More importantly, an acre of algae is estimated to produce between 5,000 to 20,000 gallons of fuel a year, depending on who you talk to. An acre of soybeans, on the other hand, produces just 750 gallons.

In the 1970s, the government began to explore algae’s potential as an alternative fuel. The Department of Energy’s Aquatic Species Program (ASP) built huge algal ponds in California, Hawaii and New Mexico. The government put an end to its experiments in 1996, when oil prices plummeted.

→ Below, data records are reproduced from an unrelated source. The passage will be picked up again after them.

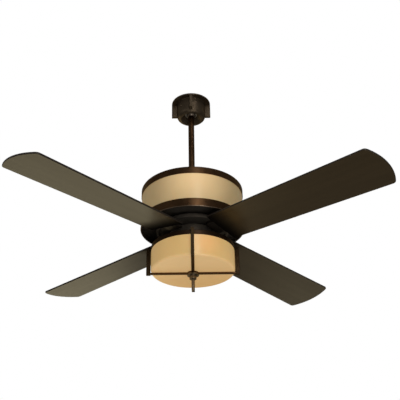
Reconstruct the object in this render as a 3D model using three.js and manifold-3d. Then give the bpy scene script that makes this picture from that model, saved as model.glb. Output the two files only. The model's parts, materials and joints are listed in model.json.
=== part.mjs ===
// A downrod ceiling fan with an uplight drum above its four blades and a caged glass light kit below them.
// Millimetres, +Z up. The origin is the centre of the hanger bracket's flat top face, against the ceiling.
// Below the ceiling everything hangs in one group whose z = 0 is the plane of the blades.
import * as THREE from "three";
import { mergeVertices } from "three/addons/utils/BufferGeometryUtils.js";
import Module from "manifold-3d";

const gap = 0.3; // between pieces that touch
const largeSides = 36; // facets round the drum and the light kit
const middleSides = 24; // round the motor and the hub's small turnings
const smallSides = 12; // round pins, screws and bulbs
const shaftSides = 16; // round the shaft and the bores that turn on it

// Whole fan
const sweepRadius = 711;
const bladeDrop = 545;
const postWidth = 10.5;
const postAngles = [0, 90, 180, 270];

// Canopy, bracket and hanger ball, with z measured down from the ceiling
const canopyDepth = 65;
const canopyRound = 15;
const canopyRadius = 51.5;
const canopyFlangeRadius = 70;
const canopyFlangeDepth = 5;
const canopyWall = 2;
const canopyHoleRadius = 21;
const canopyDish = 15;
const finBottom = -56.5;
const bracketWidth = 36;
const bracketHalfLength = 43;
const bracketPlate = 3;
const bracketAngle = 45;
const ceilingHoleSpacing = 52;
const ballRadius = 20;
const ballCentre = -38;

// Downrod and coupling
const rodRadius = 10.65;
const rodWall = 2;
const cableRadius = 2.3;
const pinRadius = 3;
const couplingRadius = 17;

// Drum: top ring, glass band and lower pan
const drumRadius = 173;
const drumWall = 2;
const drumTop = 171;
const topRingBottom = 147;
const lowerPanTop = 55;
const lowerPanFloor = 46;
const drumBottom = 26;
const upperGlassRadius = 170.4;
const glassThickness = 3.5;
const uplightCount = 3;
const firstUplight = 270;
const uplightCircle = 122;
const tieRodCircle = 152;

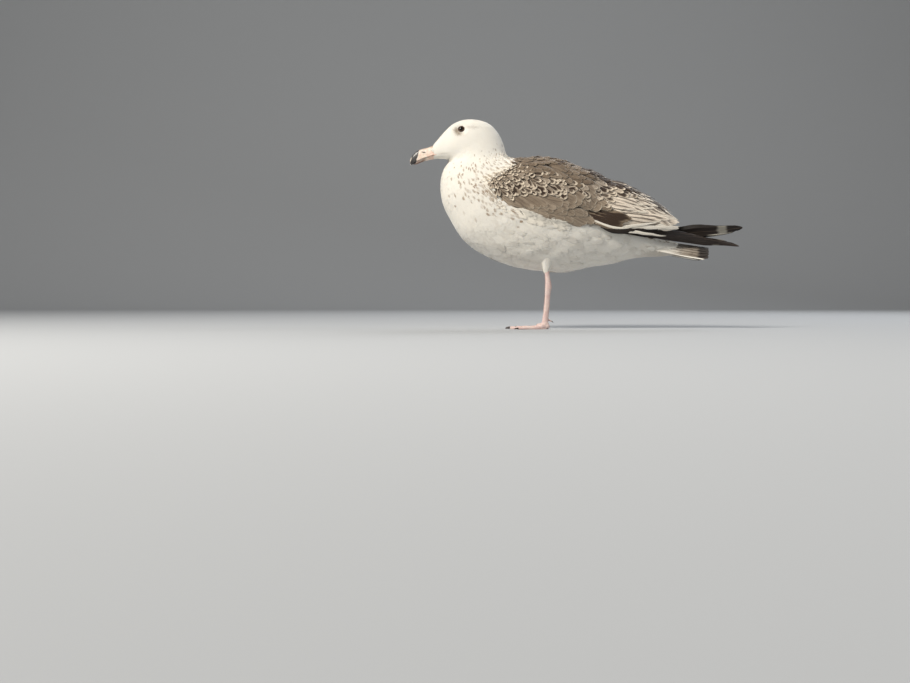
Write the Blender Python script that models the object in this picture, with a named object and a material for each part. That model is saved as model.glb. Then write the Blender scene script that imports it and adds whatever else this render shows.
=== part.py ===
"""An immature large gull (a lesser black-backed gull in its second year), standing at ease.

Metres, +Z up, the bird faces -Y and its left side is +X. The origin is on the floor, under the
middle of the box round the bird. Lengths below are millimetres, turned into metres by MM.

The head, neck and trunk are lengths of one loft, body_point(), parted by thin cuts. The folded
wings are shells on that loft, and the bill, legs and feet are lofts of their own.
"""

import math

import bmesh
import bpy
import numpy as np
from mathutils import Matrix, Vector

MM = 0.001
GAP = 0.4          # between any two pieces that meet
SIDES = 24         # round the head, neck and trunk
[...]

After a 12-year hiatus, the government is back promoting the use of algae for biofuel. President-elect Barack Obama has pledged $15 billion or more a year in renewable energy, including algae biofuels. This investment “will also help us transform our industries and steer our economy out of this economic crisis by generating five million new green jobs that pay well and can’t be outsourced,” the President- elect says.

The advantages of algae as a biofuel feedstock are numerous. It can grow in saltwater, freshwater or even contaminated water, at sea or in ponds, and on land not suitable for food production. On top of that, algae sucks up carbon dioxide and untreated sewage—helping to shield the planet from the harsh effects of climate change.

If gas prices do take off again, algae will become big business. Former Microsoft boss Bill Gates is backing Sapphire Energy in San Diego, California, which hopes to make auto fuel from algae before expanding into diesel and jet fuel. Elsewhere, Airbus and Honeywell have teamed up to develop jet fuel using vegetation and algae-based oils. They aim to power one-third of commercial aircraft this way by 2030. A raft of other oil-dependent companies, such as Boeing, Chevron, and Royal Dutch Shell, are also examining algae.

The main obstacle to the commercialization of algae biofuel has always been finding the best way to grow it, both on a large scale and in a lab. While new technologies, such as closed bioreactors, have made it easier to grow algae in large quantities, the problem is that it’s so finicky. It requires just the right amount of light, favorable temperatures, and the correct amount of nutrients.

Furthermore, extracting oil from algae by using organic solvents or simply squeezing it can be tedious and expensive. Scientists now get more bang for their buck as they better understand algae’s fat-producing cycle: starving it actually produces more fat. Will Thurmond, head of R&D at NAA, says, “Three years ago, it cost $10,000 to produce one gallon of algae gas. This year it costs $20.”

Several companies are working on methods to grow algae that would make it more viable for the commercial market. San Francisco, California-based Solazyme grows algae in dark fermentation tanks, feeding it sugar. OriginOil in Los Angeles, California, has patented a system with a vertical shaft that rotates very low-energy lights in a helix pattern. Valcent of El Paso, Texas, utilizes water-filled vertical panels that rotate slowly, giving the plants the precise amount of lights and nutrients they need.

Despite these advances, algal technology is still some way from becoming fully commercial. When the technology develops to the point of mass production, which could be before 2020, the potential for this alternative fuel will be unlimited. We’re often reminded that oil is a finite resource that won’t be cheap in the long term. As a result, some firms share the vision of an “algae economy” to take the place of the existing oil economy. Such an event could be a blessing, as it would remove what is a complicated pricing and supply system.

In January 2007, President George W. Bush declared that “a way has to be found to break America’s addiction to oil.” Exploring alternative fuels and developing them for widespread commercial use will help ensure that we achieve that goal. This goal is one that’s very important to landscape contractors because a reduction in energy dependence can lead to a drastic reduction in the price of fuel, and therefore, operating costs.

They say an army runs on its stomach; in the landscape industry we run on our trucks.